## Dataset excerpts
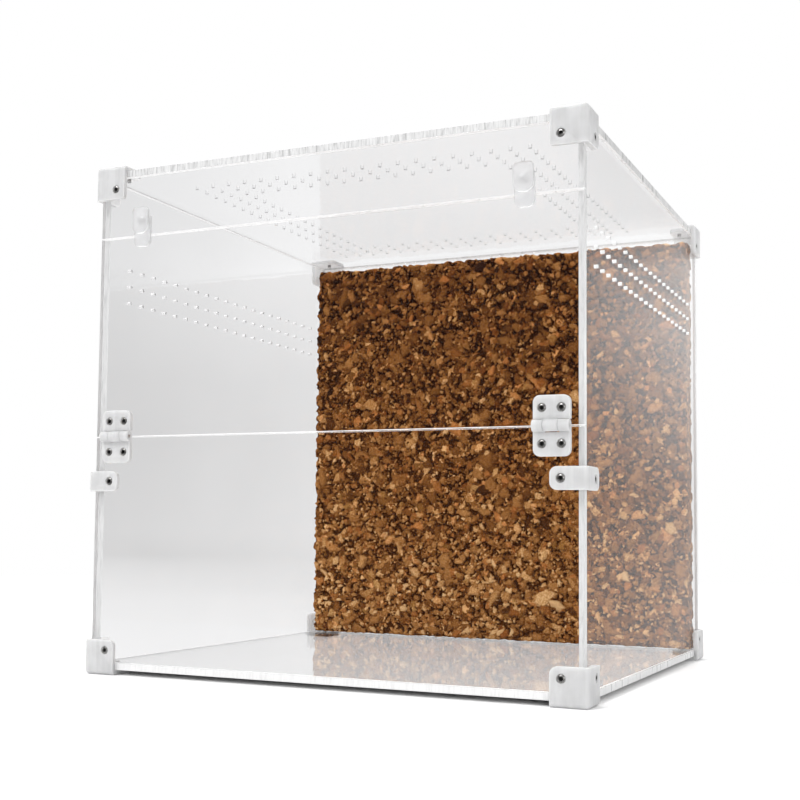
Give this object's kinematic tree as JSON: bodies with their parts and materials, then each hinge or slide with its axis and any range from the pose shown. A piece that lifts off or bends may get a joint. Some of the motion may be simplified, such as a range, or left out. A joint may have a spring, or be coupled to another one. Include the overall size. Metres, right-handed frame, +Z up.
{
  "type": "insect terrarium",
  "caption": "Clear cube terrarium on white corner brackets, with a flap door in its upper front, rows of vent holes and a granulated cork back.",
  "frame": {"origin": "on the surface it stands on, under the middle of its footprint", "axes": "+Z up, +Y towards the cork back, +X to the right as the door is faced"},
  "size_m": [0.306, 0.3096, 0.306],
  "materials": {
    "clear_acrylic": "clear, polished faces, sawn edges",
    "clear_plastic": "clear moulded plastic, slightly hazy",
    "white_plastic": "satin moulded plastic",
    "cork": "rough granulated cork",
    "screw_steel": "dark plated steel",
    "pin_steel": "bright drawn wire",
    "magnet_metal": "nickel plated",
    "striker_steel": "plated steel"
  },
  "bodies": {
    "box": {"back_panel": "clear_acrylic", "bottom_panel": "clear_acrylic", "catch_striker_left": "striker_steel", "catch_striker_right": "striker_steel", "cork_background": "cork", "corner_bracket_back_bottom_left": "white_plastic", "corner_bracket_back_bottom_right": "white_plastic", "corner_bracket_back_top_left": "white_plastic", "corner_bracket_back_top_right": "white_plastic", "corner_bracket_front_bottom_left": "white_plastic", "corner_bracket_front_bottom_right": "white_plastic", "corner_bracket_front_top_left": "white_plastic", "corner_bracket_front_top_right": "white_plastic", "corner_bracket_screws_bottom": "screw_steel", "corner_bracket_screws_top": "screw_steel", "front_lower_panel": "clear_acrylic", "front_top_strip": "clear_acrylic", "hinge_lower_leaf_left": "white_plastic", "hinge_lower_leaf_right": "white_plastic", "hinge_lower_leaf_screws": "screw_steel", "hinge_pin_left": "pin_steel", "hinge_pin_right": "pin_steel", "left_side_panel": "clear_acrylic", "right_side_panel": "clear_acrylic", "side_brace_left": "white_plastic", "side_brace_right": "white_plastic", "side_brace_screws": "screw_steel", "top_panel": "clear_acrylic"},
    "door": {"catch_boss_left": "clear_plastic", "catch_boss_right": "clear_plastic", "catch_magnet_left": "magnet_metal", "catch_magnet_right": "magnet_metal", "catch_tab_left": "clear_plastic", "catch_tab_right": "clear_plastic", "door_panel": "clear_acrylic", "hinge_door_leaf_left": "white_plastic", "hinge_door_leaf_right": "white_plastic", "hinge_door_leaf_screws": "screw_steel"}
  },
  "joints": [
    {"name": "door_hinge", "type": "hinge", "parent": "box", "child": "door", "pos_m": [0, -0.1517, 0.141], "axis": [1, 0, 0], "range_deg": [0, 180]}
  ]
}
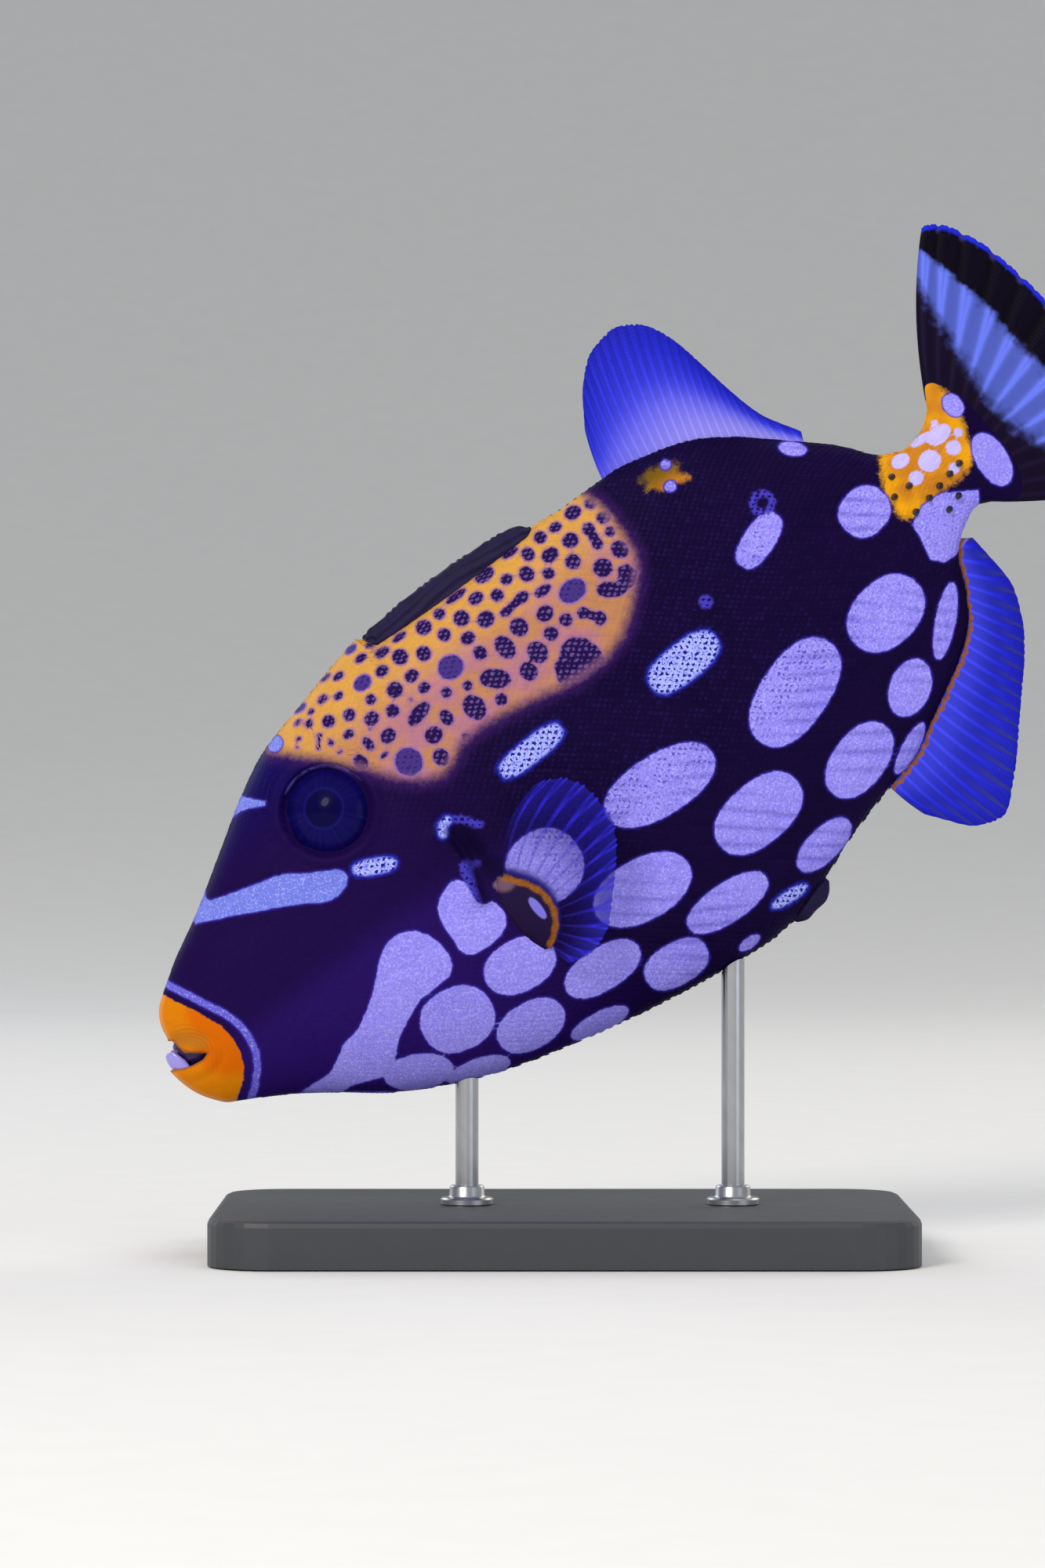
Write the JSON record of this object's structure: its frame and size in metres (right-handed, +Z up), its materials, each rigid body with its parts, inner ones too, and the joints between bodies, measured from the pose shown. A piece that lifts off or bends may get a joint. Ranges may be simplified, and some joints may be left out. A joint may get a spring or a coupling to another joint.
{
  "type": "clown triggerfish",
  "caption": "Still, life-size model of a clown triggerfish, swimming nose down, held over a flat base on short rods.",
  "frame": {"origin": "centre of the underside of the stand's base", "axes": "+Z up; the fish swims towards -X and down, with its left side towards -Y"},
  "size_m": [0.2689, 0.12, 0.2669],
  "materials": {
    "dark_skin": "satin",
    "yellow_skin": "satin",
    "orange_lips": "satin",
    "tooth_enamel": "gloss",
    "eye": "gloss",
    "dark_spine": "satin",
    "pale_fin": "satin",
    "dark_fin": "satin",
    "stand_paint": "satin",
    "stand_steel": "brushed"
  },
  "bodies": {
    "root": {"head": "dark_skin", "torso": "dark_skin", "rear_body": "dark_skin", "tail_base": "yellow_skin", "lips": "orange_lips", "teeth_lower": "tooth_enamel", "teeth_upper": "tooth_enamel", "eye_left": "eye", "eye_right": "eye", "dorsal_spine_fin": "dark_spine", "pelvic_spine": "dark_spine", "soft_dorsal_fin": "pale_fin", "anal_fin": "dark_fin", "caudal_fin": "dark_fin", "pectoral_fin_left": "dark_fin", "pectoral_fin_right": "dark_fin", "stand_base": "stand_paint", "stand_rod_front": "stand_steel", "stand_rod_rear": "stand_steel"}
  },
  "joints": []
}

==

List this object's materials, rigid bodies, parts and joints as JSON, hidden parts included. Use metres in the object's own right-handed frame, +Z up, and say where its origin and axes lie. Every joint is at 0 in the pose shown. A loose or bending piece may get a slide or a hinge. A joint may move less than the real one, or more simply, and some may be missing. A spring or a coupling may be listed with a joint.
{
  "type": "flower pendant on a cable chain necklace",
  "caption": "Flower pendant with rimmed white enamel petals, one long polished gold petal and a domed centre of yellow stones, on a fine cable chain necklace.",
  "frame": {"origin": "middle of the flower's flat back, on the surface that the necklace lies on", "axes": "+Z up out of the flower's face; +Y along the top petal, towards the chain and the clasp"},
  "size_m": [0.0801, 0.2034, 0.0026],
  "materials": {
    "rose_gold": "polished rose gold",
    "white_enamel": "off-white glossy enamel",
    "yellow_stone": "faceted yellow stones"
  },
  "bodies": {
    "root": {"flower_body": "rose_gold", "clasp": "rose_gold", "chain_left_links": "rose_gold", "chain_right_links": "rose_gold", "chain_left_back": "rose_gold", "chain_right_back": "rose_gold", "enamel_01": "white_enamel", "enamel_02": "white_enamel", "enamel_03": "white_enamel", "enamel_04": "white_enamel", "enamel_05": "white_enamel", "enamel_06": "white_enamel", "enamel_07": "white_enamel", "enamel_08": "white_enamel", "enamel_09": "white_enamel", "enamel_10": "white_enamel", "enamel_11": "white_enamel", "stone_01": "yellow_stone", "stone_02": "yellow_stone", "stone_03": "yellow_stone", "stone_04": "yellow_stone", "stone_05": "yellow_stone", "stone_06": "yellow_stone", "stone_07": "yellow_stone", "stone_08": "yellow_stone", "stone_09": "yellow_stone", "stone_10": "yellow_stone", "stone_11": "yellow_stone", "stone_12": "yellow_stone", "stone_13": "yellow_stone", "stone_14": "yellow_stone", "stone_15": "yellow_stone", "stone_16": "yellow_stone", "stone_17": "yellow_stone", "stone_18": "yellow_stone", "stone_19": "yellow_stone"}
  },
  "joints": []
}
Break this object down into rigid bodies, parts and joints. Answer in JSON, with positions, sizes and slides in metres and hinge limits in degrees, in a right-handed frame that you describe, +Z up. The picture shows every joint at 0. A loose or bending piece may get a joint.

==

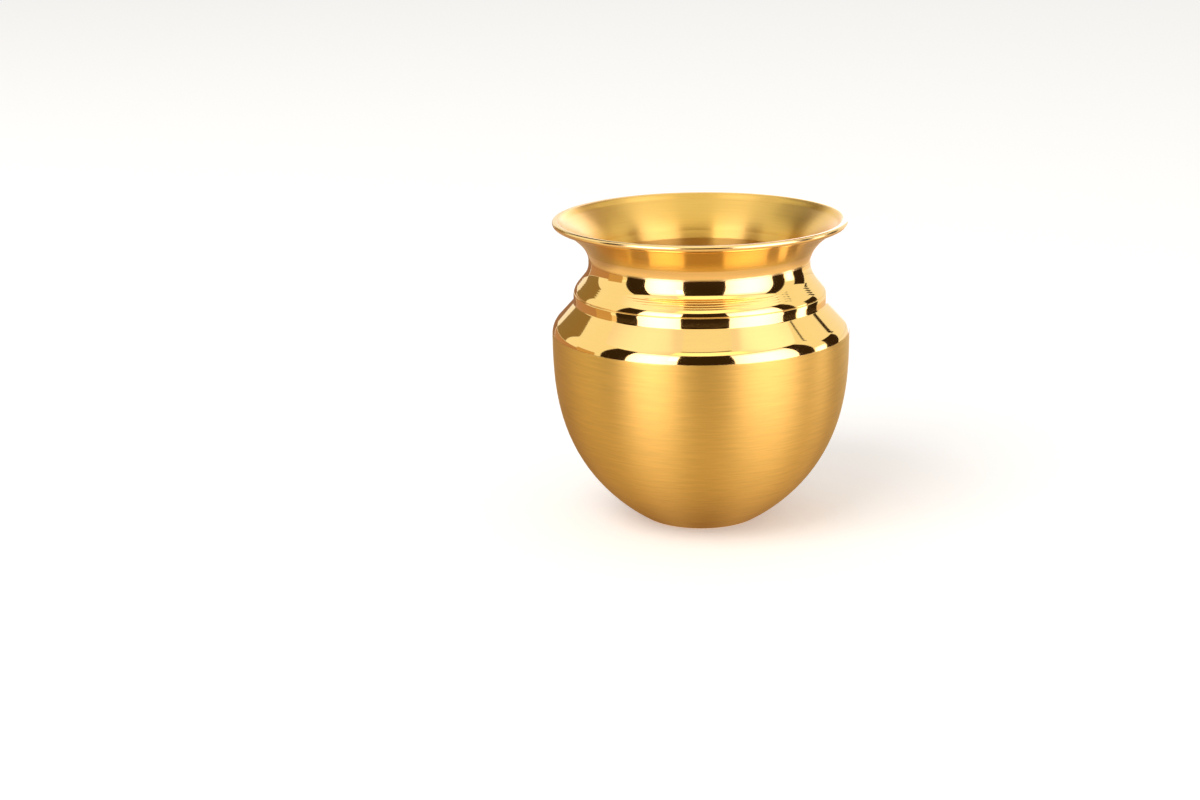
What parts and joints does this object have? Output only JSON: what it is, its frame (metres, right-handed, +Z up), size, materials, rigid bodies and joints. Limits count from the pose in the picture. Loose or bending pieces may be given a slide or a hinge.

## Challenge
Pull out every line in the material above where "parts" occurs.

## Expected answer
Give this object's kinematic tree as JSON: bodies with their parts and materials, then each hinge or slide with its axis and any range from the pose shown. A piece that lifts off or bends may get a joint. Some of the motion may be simplified, such as a range, or left out. A joint may have a spring, or be coupled to another one. Include the overall size. Metres, right-handed frame, +Z up.
Write the JSON record of this object's structure: its frame and size in metres (right-handed, +Z up), its materials, each rigid body with its parts, inner ones too, and the joints between bodies, measured from the pose shown. A piece that lifts off or bends may get a joint. Ranges may be simplified, and some joints may be left out. A joint may get a spring or a coupling to another joint.
List this object's materials, rigid bodies, parts and joints as JSON, hidden parts included. Use metres in the object's own right-handed frame, +Z up, and say where its origin and axes lie. Every joint is at 0 in the pose shown. A loose or bending piece may get a slide or a hinge. A joint may move less than the real one, or more simply, and some may be missing. A spring or a coupling may be listed with a joint.
Break this object down into rigid bodies, parts and joints. Answer in JSON, with positions, sizes and slides in metres and hinge limits in degrees, in a right-handed frame that you describe, +Z up. The picture shows every joint at 0. A loose or bending piece may get a joint.
What parts and joints does this object have? Output only JSON: what it is, its frame (metres, right-handed, +Z up), size, materials, rigid bodies and joints. Limits count from the pose in the picture. Loose or bending pieces may be given a slide or a hinge.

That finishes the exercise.